Information reporting: Communicating the risk of a certain portfolio or multiple portfolios
Controlling risk: Can be used to set position limits for traders. For example, traders can make trade any trades they want as long as their VaR doesn’t go above a set limit
Managing risk: Used to allocate capital and adjusting returns for risk
Who uses VaR as a benchmark risk measure?
Financial Institutions
Regulators
Non financial corporations
Briefly explain the two parameters of VaR
Confidence level: Regulators require banks to report their VaR computed at a 99% confidence level.
Horizon: In general, the horizon matches the average period for major portfolio rebalancing.
When is the square root rule applicable for converting VaR
If returns are independent and identically distributed under normal distribution. There must be no correlation between returns and they all must come from the same distribution.
What are the three methods of measuring VaR
Parametric method
Historical simulation method
Monte carlo method
Briefly explain how the parametric method is used to measure VaR
This method assumes a normal distribution. In this case, the VaR calculation uses the market value of the portfolio, the mean and standard deviation based on historical data and the lower standard normal deviate that corresponds to the confidence level.
What is alpha for a 95% and 99% confidence level
95% = -1.65
99% = -2.33
How do you determine the VaR of a portfolio
In order to aggregate the VaRs from individual exposures we must compute the correlation matrix. The VaR of the portfolio will be less than the sum of individual VaRs if there are diversification benefits.
What are the advantages of the parametric method
Easy to implement as it only uses the mean and standard deviation
Computationally fast
What are some drawbacks to the parametric method
Assumption of normality
Assumption that variables are independent (not correlated)
Briefly explain the historical simulation method of measuring VAR
This method looks at historical data over the last 250 days and applies current weights to a time-series of historical returns
What are some advantages of the historical simulation method?
Simple to implement
Unlike the parametric method, it can’t account for fat tails (when the actual distribution has fatter tails than the normal distribution)
Don’t have to calculate the correlations or standard deviations of returns since they are implicit in the data being used
What are disadvantages of the historical simulation method?
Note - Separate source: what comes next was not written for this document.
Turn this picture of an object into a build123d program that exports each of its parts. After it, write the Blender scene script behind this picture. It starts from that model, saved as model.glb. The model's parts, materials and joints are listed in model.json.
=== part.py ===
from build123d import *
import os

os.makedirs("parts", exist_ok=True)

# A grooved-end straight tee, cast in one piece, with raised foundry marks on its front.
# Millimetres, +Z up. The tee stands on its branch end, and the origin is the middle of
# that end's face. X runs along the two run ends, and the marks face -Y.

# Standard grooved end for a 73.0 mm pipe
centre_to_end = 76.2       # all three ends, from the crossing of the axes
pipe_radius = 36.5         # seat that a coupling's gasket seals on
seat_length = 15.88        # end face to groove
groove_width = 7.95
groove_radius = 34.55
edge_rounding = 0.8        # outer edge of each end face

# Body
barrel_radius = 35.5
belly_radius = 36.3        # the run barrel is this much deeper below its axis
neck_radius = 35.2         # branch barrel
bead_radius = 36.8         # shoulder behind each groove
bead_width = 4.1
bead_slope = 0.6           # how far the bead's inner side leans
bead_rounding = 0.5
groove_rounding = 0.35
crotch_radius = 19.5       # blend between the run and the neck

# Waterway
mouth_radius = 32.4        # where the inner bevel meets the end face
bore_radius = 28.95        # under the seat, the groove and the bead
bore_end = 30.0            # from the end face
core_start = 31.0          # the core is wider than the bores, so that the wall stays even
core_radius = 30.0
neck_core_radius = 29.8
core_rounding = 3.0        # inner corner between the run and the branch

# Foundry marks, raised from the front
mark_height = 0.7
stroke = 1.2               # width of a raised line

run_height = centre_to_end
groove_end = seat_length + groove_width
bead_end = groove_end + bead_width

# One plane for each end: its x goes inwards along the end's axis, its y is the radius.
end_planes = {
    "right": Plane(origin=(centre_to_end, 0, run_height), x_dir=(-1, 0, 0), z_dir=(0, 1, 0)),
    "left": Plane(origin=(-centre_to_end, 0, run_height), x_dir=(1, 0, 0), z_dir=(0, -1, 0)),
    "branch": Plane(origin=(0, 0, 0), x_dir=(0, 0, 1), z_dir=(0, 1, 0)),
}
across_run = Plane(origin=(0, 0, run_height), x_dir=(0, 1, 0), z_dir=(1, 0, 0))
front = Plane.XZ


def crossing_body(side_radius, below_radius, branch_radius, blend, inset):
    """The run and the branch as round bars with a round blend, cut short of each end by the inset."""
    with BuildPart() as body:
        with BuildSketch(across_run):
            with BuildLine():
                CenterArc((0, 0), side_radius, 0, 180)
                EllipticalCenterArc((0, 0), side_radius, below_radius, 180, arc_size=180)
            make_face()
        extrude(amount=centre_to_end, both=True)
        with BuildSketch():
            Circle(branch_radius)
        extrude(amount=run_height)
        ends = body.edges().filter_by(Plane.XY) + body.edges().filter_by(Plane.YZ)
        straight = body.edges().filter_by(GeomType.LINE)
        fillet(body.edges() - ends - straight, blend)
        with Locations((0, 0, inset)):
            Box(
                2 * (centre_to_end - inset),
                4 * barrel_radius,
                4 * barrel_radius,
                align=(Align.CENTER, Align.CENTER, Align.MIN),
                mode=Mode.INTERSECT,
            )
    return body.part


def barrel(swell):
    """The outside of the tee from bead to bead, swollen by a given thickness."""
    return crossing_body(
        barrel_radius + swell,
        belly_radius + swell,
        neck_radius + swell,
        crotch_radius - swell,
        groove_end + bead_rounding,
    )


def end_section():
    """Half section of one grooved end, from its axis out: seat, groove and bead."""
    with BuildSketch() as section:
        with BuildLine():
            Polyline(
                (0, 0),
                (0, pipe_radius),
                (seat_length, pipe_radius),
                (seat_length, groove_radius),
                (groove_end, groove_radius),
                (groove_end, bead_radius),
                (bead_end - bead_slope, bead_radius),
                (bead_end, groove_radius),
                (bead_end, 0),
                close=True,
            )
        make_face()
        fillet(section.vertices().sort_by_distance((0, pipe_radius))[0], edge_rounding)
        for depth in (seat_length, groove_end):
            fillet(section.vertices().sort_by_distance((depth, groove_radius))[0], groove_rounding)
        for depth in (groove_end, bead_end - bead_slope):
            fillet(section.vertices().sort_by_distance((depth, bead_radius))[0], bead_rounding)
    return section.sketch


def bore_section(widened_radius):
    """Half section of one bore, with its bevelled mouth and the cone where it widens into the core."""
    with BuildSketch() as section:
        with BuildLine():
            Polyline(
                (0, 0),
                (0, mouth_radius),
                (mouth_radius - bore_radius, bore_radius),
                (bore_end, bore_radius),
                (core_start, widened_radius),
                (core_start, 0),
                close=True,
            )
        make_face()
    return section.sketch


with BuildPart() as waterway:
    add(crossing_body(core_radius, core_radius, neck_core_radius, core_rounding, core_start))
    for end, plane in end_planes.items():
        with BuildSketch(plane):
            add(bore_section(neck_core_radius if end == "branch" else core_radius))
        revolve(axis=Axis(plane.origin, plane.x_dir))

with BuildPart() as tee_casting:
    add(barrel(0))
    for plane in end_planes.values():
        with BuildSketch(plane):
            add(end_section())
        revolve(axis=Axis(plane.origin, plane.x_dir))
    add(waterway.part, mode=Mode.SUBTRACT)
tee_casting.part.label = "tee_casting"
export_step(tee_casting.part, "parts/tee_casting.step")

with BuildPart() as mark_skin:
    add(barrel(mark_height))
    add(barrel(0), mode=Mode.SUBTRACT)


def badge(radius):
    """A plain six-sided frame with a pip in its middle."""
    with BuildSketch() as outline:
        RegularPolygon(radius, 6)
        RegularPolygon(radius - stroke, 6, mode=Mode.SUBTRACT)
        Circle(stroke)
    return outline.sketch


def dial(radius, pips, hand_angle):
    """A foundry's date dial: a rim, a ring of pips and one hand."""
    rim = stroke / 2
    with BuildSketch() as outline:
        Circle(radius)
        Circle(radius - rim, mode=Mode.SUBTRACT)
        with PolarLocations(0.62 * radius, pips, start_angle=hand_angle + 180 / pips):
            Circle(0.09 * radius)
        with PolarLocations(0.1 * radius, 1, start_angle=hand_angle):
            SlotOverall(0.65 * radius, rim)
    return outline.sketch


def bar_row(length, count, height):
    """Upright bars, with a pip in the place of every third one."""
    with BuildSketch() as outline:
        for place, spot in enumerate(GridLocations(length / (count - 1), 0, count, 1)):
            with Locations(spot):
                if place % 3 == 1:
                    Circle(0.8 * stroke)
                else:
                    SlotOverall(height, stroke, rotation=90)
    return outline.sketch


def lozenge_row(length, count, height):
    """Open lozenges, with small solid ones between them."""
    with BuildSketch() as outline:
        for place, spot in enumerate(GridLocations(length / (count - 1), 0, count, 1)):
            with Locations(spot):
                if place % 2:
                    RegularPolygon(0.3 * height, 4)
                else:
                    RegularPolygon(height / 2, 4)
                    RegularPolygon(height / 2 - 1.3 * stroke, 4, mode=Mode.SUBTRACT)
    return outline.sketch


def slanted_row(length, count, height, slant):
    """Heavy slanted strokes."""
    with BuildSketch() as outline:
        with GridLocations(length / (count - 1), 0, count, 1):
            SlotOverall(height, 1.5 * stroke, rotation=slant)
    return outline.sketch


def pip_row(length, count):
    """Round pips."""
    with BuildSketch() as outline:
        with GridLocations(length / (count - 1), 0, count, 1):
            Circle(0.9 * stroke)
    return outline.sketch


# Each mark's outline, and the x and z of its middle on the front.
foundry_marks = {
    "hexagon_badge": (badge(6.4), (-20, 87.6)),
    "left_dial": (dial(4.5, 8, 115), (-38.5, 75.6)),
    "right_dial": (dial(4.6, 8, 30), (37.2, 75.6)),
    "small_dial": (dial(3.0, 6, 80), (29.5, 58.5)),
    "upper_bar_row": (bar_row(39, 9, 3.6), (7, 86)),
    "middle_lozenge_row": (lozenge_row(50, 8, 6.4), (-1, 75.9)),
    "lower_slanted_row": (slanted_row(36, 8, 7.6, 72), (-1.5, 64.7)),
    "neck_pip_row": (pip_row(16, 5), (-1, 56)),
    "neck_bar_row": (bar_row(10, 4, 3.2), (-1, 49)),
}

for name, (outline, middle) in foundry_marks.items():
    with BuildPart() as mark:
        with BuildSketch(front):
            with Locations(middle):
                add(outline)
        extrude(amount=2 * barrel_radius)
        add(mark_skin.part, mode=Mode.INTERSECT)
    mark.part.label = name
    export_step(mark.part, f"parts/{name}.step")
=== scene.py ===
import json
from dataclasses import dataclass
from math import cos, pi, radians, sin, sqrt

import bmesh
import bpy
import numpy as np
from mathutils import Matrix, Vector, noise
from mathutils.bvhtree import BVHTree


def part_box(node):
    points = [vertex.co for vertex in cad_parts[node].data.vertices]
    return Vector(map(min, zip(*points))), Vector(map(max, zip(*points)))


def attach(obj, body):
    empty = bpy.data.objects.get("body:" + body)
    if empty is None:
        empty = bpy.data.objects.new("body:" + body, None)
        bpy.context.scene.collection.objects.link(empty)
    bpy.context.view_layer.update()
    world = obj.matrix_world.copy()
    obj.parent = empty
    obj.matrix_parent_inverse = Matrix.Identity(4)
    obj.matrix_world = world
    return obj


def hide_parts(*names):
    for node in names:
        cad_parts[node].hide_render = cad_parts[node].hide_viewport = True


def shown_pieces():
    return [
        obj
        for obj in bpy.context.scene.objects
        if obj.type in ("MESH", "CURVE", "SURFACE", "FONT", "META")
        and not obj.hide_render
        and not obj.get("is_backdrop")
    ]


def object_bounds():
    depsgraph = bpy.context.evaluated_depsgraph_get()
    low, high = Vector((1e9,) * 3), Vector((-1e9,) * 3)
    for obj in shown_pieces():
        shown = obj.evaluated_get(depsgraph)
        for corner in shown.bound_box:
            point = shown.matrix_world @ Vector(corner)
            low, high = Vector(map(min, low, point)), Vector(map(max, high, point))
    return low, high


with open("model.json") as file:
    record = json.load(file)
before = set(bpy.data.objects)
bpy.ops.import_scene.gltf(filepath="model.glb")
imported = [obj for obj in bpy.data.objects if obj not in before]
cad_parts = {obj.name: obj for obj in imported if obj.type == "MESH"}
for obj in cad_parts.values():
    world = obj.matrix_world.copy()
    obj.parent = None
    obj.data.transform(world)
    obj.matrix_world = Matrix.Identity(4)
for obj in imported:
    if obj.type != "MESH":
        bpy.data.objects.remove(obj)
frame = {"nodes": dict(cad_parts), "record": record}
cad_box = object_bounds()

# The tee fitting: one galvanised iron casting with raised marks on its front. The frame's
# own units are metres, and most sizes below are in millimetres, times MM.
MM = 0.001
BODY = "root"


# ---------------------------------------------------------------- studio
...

Assumes a sufficient history of price changes
Only one sample path is used
It becomes difficult to use for large portfolios
There may not be enough extreme events for estimatation
Briefly explain the Monte Carlo simulation method of measuring VAR
In this method, you will have to make assumptions about the random way financial variables change overtime and simulate fictitious price paths for all variables of interest. The portfolio is marked-to-market and each of these realizations are used to compile a distribution of returns.
What are the advantages of the Monte Carlo simulation method
It’s the most sophisticated method and commonly used by the large banks
Works for any distribution and non-linear securities
Generates the entire distribution, not just one quantile
What are the drawbacks of the Monte Carlo simulation method
Requires computer time and a good understanding of stochastic processes
Must be robust as it’s subject to model risk
Is VaR a measure or estimate?
An estimate, based on a certain confidence level. It depends on the method used and underlying assumptions, therefore, the value is uncertain.
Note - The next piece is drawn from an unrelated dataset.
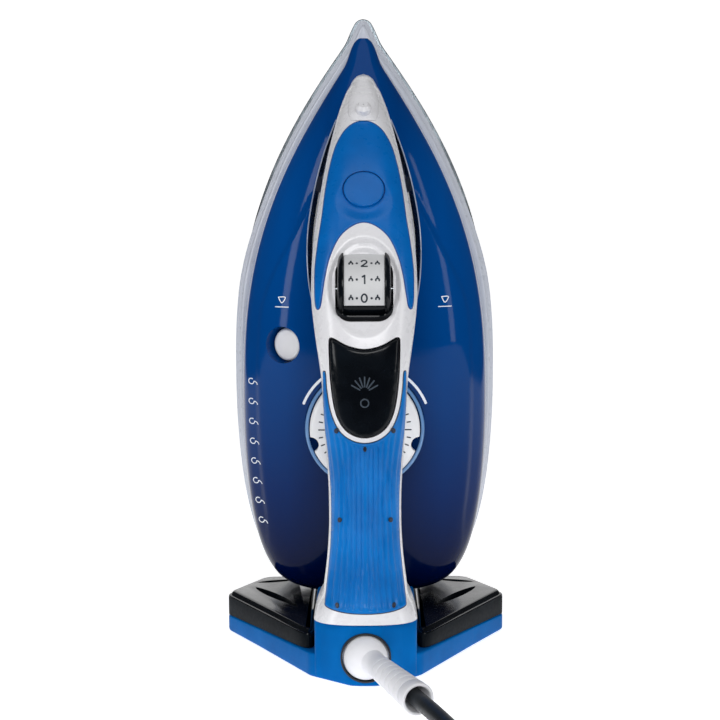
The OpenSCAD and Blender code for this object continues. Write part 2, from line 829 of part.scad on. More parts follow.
// Cord ----------------------------------------------------------------------
module swivel_collar() {
    color("black") translate([0, -73.25, ball_at.z]) rotate([90, 0, 0]) difference() {
        cylinder(d = 21.8, h = 1.5);
        translate([0, 0, -1]) cylinder(d = ball_d + 0.2, h = 4);
    }
}

module cord_guard() {
    rib_from = 18;
    color("white") translate(ball_at) rotate([0, 0, guard_turn]) rotate([90 + guard_drop, 0, 0]) {
        sphere(d = ball_d - 0.2, $fn = 64);
        rotate_extrude() polygon(concat(
            [[0, 4], [5.6, 4], [5.6, 11], [4.8, 14]],
            [for (i = [0:8], k = [0, 1]) [4.9 + 0.2 * i + 0.5 * k, rib_from - 2 + 3.8 * i + 1.9 * k]],
            [[6.75, guard_len], [0, guard_len]]
        ));
    }
}

module cord() {
    color("black") sweep(lead_route, cord_r, 10);
    color("black") sweep(tail_route, cord_r, 10);
}

module cord_coil() {
    color("black") translate([coil_at.x, coil_at.y, coil_low_z]) rotate_extrude(angle = 360) polygon([
        [coil_in_r + 1.5, 0], [coil_out_r - 1.5, 0], [coil_out_r, 1.5], [coil_out_r, coil_h - 1.5],
        [coil_out_r - 1.5, coil_h], [coil_in_r + 1.5, coil_h], [coil_in_r, coil_h - 1.5], [coil_in_r, 1.5]
    ]);
}

module coil_tie() {
    mid_r = (coil_in_r + coil_out_r) / 2;
    color("dimgray") translate([coil_at.x - mid_r, coil_at.y, 0]) difference() {
        translate([-15.8, -4, 0]) cube([31.6, 8, coil_h + 1.6]);
        translate([-15, -5, coil_low_z - 0.02]) cube([30, 10, coil_h + 0.04]);
    }
}

module plug_axis() {
    translate(plug_at) rotate([0, 0, plug_turn]) rotate([0, 90 - plug_tilt, 0]) children();
}

module plug_body() {
    color("black") plug_axis() rotate_extrude() polygon([
        [0, 0], [4.2, 0], [5.2, 14], [7, 20], [13, 27], [17.4, 36], [18.4, 46], [17.6, 47], [0, 47]
    ]);
}

module plug_pins() {
    color("silver") plug_axis() for (s = [-1, 1]) translate([0, 9.5 * s, 47 + eps]) {
        cylinder(d = 4.8, h = 17);
        translate([0, 0, 17 - eps]) cylinder(d1 = 4.8, d2 = 2.8, h = 2);
    }
}

soleplate();
heater_casting();
heating_element();
chamber_cover();
thermostat();
thermal_fuse();
skirt();
skirt_screws();
tank_base();
tank_gasket();
tank_shell();
valve_seat();
filler_funnel();
filler_seal();
filler_door();
door_pin();
handle_upper();
handle_lower();
handle_screws();
nose_trim();
grip_inlay();
grip_studs();
spray_nozzle();
spray_tube();
wheel_bracket();
wheel_axle();
steam_wheel();
wheel_label();
valve_rod();
valve_spring();
steam_button();
button_pin();
pump_body();
pump_piston();
pump_spring();
temperature_dial();
dial_shaft();
dial_ring();
self_clean_guide();
self_clean_button();
self_clean_spring();
rear_cover();
heel_rest_left();
heel_rest_right();
cover_screws();
terminal_block();
indicator_lamp();
indicator_lens();
swivel_collar();
cord_guard();
cord();
cord_coil();
coil_tie();
plug_body();
plug_pins();
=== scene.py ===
import math

import bmesh
import bpy
import numpy as np
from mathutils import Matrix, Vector
from mathutils.geometry import delaunay_2d_cdt


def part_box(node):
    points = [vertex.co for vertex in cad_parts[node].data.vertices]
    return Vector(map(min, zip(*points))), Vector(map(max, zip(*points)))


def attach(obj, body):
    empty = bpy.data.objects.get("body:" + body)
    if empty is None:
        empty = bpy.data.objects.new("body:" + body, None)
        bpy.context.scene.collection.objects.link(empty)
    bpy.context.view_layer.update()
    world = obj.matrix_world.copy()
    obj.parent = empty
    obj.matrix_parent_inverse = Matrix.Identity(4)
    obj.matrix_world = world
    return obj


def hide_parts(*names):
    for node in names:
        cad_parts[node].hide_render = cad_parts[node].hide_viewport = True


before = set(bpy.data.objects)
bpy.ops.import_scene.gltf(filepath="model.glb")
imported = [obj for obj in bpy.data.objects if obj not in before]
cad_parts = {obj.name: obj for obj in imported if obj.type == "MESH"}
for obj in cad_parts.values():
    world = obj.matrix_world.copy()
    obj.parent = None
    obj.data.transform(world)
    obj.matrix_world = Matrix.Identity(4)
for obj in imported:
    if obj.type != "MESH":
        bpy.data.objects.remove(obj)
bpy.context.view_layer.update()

# ---- Camera and mains cord come first ----
MM = 0.001


def low(node):
    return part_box(node)[0] / MM


def high(node):
    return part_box(node)[1] / MM


def add_camera():
    data = bpy.data.cameras.new("camera")
    data.sensor_width = 36.0
    data.lens = 101.15
    data.shift_x = -0.005
    camera = bpy.data.objects.new("camera", data)
    bpy.context.scene.collection.objects.link(camera)
    camera.location = (0, -0.915, 0.2282)
    camera.rotation_euler = (math.radians(84), math.radians(0.25), 0)
    bpy.context.scene.camera = camera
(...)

How did regulators address the uncertainty of VaR estimates
They introduced the requirement for back testing and stress testing
What is back testing?
A statistical framework that consists of verifying that actual losses are in line with projected losses. Involves comparing the VaR forecasts with their associated portfolio returns.
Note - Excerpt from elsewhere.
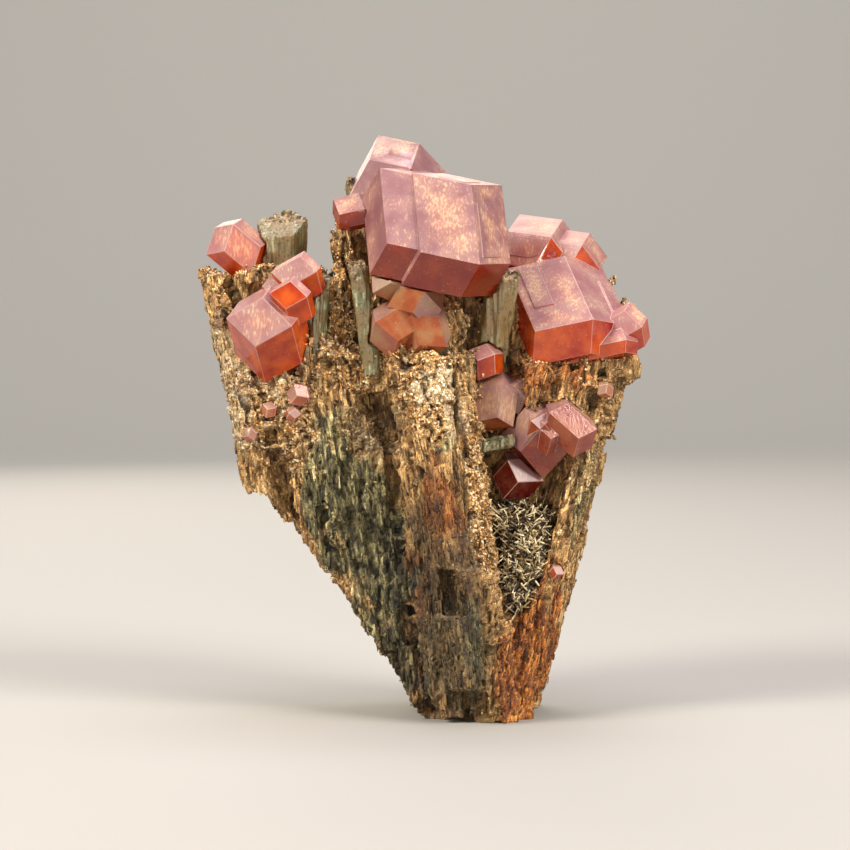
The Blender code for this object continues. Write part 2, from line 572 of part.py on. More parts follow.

What happens if an institutions fails back testing?
if a model fails more than the expected number of times, then the regulator will require a higher capital level. There will be a penalty that will take into account the back testing results
What is stress testing?
Assuming extreme scenarios to identify potential areas of vulnerability, that goes beyond the normal losses measured by VaR. For example, what will be the value of my portfolio if the stock market crashes by x percent.
What are the limitations of the VaR measure?
It doesn’t provide a measure of absolute loss.
It doesn’t describe the losses in the left tail.
It assumes that the portfolio remains the same over the horizon
There’s no economic theory behind how VaR parameters are chosen
It’s measured with some error
It’s not sub-additive (the risk measure can overstate the risk of the combined portfolio)
Black swan - events that are very hard to predict, and if they occur consequences are severe.
Regulators introduced another measure of market risk, what is it?
Expected short fall. This accounts for the average of losses once you surpass the VaR. The expected loss conditional for the left side of the data.